*Problem to solve:* Stop after the line containing "return lean": print each line exactly from the first line of the listing up to that point.

*Working data:*
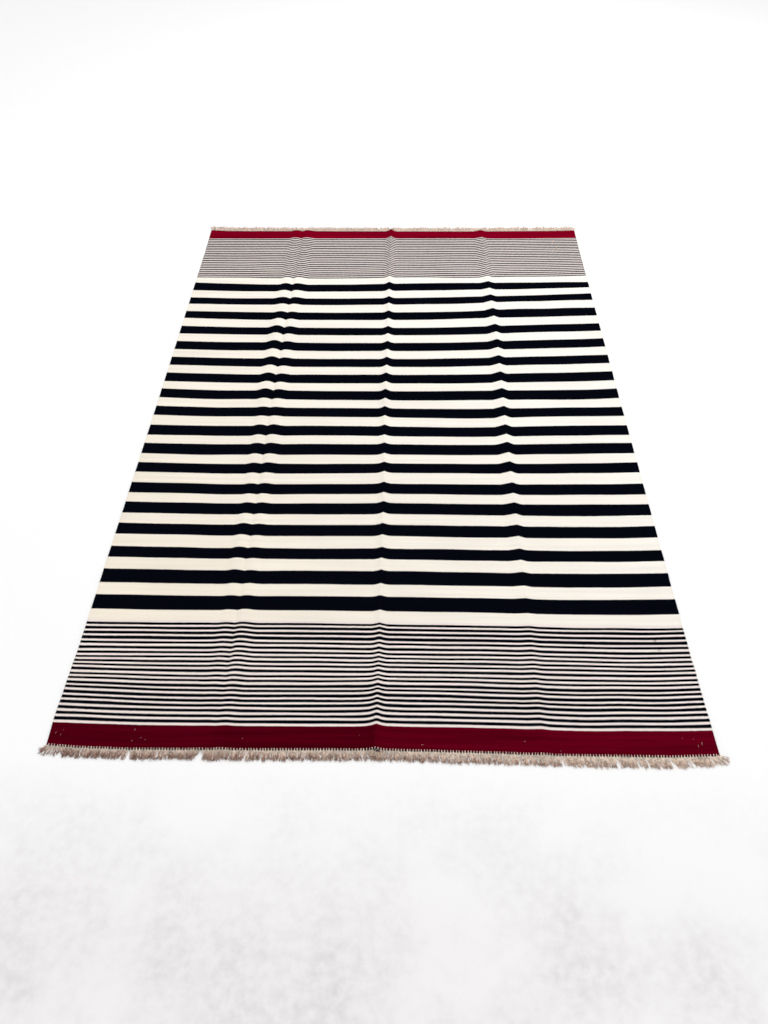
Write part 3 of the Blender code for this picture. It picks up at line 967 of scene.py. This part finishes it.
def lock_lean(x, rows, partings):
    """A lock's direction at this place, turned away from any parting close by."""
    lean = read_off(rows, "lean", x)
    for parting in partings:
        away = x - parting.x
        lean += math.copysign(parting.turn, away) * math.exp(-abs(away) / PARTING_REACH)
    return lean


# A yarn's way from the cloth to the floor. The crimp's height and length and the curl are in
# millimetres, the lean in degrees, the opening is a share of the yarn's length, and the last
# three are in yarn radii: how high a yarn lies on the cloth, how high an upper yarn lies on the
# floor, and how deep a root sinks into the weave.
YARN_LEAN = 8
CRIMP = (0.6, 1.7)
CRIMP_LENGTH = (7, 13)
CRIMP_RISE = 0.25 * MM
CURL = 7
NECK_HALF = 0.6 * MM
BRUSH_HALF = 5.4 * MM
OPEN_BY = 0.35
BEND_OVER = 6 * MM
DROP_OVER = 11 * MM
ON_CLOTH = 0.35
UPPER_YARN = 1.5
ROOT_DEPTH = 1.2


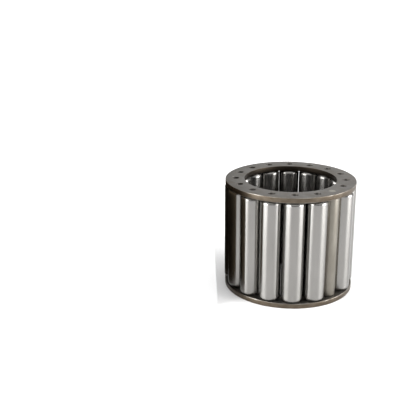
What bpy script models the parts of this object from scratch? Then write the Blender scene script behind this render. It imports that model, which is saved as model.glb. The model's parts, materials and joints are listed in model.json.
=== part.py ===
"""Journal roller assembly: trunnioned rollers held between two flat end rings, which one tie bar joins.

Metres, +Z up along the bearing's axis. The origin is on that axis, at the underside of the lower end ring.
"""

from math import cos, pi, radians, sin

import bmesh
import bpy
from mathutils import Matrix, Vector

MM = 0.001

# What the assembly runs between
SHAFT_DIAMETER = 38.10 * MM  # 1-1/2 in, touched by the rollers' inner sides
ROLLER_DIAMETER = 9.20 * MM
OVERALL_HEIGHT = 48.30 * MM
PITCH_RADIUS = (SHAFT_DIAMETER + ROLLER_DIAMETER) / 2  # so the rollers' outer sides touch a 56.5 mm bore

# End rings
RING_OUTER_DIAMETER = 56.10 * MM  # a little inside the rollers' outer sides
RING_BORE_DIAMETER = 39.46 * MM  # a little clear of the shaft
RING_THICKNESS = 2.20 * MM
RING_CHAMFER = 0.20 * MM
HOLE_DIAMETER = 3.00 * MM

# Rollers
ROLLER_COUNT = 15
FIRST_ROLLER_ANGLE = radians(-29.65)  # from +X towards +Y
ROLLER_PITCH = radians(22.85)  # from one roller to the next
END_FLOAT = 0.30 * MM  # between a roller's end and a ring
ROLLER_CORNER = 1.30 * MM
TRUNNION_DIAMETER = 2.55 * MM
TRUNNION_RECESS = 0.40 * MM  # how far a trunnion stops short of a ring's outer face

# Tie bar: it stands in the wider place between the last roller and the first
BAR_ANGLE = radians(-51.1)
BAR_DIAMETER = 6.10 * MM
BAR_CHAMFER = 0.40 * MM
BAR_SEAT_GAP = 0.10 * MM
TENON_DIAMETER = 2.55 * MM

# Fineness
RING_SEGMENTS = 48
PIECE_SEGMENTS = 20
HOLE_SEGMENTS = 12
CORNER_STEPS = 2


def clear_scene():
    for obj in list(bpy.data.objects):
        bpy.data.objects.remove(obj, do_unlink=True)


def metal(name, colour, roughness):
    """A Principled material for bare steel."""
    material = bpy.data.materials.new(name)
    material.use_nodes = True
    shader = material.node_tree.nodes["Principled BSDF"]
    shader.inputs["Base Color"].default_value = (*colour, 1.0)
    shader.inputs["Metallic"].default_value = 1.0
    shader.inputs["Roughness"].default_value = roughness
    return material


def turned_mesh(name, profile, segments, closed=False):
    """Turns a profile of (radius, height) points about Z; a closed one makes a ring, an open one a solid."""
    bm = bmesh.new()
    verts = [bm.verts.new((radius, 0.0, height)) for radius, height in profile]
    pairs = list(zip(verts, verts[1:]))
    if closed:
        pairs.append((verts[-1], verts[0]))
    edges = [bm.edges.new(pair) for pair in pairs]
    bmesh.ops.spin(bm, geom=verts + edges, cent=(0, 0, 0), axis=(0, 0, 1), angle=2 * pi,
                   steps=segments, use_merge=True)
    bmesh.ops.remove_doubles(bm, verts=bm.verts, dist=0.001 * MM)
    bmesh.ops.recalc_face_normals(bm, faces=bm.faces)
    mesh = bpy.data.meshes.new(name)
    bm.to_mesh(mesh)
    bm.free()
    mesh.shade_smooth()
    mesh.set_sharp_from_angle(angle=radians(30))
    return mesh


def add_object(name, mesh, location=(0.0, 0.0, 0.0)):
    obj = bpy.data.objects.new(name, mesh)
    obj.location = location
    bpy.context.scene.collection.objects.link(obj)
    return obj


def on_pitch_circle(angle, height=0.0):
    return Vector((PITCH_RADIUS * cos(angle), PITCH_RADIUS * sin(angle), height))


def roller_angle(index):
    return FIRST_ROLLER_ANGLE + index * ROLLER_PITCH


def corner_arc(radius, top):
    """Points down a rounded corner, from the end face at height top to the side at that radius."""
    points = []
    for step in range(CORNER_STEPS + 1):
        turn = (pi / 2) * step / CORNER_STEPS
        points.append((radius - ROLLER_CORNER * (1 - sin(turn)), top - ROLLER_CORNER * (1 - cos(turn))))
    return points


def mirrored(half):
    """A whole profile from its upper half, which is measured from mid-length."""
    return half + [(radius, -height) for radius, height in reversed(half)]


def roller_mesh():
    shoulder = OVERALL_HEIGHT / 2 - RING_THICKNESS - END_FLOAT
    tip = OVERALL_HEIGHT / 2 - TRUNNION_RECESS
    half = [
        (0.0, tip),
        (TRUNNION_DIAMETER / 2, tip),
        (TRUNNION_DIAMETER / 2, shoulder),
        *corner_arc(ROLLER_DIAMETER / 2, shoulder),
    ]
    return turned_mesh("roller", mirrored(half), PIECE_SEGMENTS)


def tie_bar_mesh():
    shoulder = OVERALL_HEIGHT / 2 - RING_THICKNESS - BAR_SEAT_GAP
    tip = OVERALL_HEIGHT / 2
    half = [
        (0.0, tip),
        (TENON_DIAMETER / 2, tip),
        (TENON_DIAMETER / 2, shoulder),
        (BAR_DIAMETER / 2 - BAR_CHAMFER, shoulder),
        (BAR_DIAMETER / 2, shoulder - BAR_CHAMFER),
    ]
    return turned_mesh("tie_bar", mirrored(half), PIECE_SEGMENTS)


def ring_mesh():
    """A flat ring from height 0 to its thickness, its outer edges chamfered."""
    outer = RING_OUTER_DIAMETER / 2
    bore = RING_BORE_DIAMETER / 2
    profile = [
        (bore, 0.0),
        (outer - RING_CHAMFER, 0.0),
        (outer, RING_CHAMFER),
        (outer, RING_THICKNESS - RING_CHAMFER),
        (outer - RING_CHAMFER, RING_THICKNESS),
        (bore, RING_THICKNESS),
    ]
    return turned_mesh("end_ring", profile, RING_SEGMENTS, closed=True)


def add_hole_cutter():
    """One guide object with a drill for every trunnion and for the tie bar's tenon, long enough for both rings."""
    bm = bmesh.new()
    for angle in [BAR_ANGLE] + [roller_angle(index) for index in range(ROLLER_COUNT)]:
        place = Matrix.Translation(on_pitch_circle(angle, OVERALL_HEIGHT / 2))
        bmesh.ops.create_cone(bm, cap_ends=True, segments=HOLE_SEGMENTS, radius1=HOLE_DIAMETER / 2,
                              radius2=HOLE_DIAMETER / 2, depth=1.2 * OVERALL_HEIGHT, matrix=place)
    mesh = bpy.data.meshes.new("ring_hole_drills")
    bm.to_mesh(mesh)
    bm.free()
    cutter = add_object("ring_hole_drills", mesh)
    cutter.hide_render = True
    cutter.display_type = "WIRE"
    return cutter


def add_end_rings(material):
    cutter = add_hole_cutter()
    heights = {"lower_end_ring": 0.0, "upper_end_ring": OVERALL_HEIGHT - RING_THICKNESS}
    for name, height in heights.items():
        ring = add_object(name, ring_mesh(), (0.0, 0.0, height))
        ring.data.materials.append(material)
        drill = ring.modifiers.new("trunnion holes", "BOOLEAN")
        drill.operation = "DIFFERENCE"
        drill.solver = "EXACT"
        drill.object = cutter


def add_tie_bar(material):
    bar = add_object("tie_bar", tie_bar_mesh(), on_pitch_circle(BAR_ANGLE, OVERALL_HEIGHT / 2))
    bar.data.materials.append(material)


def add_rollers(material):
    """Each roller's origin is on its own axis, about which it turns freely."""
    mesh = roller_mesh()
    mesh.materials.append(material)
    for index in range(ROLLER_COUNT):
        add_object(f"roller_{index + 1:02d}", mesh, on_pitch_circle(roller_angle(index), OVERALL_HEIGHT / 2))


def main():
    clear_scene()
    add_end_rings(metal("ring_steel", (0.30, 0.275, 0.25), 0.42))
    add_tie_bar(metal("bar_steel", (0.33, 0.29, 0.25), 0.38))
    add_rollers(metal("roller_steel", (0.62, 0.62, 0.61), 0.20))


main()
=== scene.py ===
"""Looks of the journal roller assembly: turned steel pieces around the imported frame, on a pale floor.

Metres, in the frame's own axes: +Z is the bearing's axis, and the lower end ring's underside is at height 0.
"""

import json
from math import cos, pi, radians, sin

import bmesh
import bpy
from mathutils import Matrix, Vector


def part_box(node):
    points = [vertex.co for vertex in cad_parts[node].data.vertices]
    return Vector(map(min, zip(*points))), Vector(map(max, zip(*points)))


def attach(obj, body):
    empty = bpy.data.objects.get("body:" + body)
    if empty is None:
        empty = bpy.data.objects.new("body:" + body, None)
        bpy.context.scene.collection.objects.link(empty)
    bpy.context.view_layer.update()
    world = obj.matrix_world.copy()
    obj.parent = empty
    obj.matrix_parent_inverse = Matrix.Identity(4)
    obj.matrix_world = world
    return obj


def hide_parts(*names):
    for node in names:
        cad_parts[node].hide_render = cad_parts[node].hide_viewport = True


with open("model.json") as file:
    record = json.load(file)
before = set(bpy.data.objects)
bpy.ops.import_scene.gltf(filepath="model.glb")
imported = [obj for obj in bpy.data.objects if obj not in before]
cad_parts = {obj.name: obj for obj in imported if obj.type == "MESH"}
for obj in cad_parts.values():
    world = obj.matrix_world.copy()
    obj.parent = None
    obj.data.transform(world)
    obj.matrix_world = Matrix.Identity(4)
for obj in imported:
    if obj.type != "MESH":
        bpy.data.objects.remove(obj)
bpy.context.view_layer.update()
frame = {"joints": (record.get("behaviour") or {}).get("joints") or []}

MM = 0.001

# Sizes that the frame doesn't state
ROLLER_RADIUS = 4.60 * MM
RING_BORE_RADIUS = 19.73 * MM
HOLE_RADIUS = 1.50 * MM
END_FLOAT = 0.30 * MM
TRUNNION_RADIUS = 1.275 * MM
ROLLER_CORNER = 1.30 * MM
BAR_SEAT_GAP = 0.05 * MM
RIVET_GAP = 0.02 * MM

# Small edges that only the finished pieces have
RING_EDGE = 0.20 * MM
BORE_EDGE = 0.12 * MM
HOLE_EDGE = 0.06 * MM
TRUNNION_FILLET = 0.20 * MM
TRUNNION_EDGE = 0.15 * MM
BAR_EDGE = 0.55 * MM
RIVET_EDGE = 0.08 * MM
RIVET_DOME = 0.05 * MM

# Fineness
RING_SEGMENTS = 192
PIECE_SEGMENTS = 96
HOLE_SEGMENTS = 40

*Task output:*
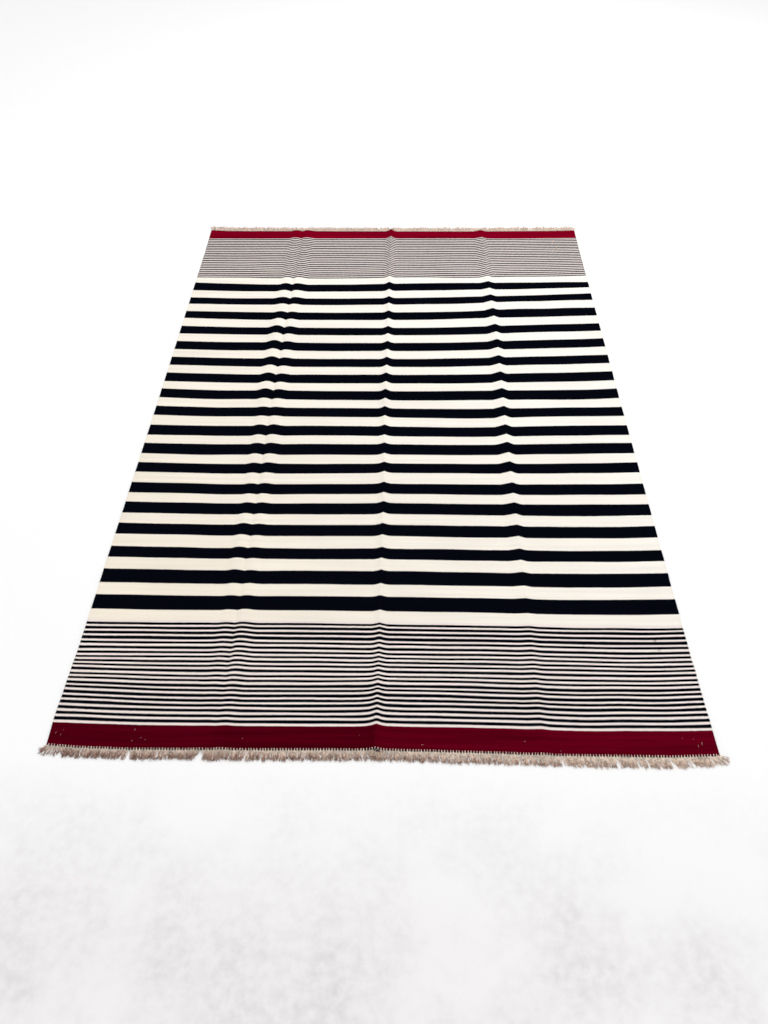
Write part 3 of the Blender code for this picture. It picks up at line 967 of scene.py. This part finishes it.
def lock_lean(x, rows, partings):
    """A lock's direction at this place, turned away from any parting close by."""
    lean = read_off(rows, "lean", x)
    for parting in partings:
        away = x - parting.x
        lean += math.copysign(parting.turn, away) * math.exp(-abs(away) / PARTING_REACH)
    return lean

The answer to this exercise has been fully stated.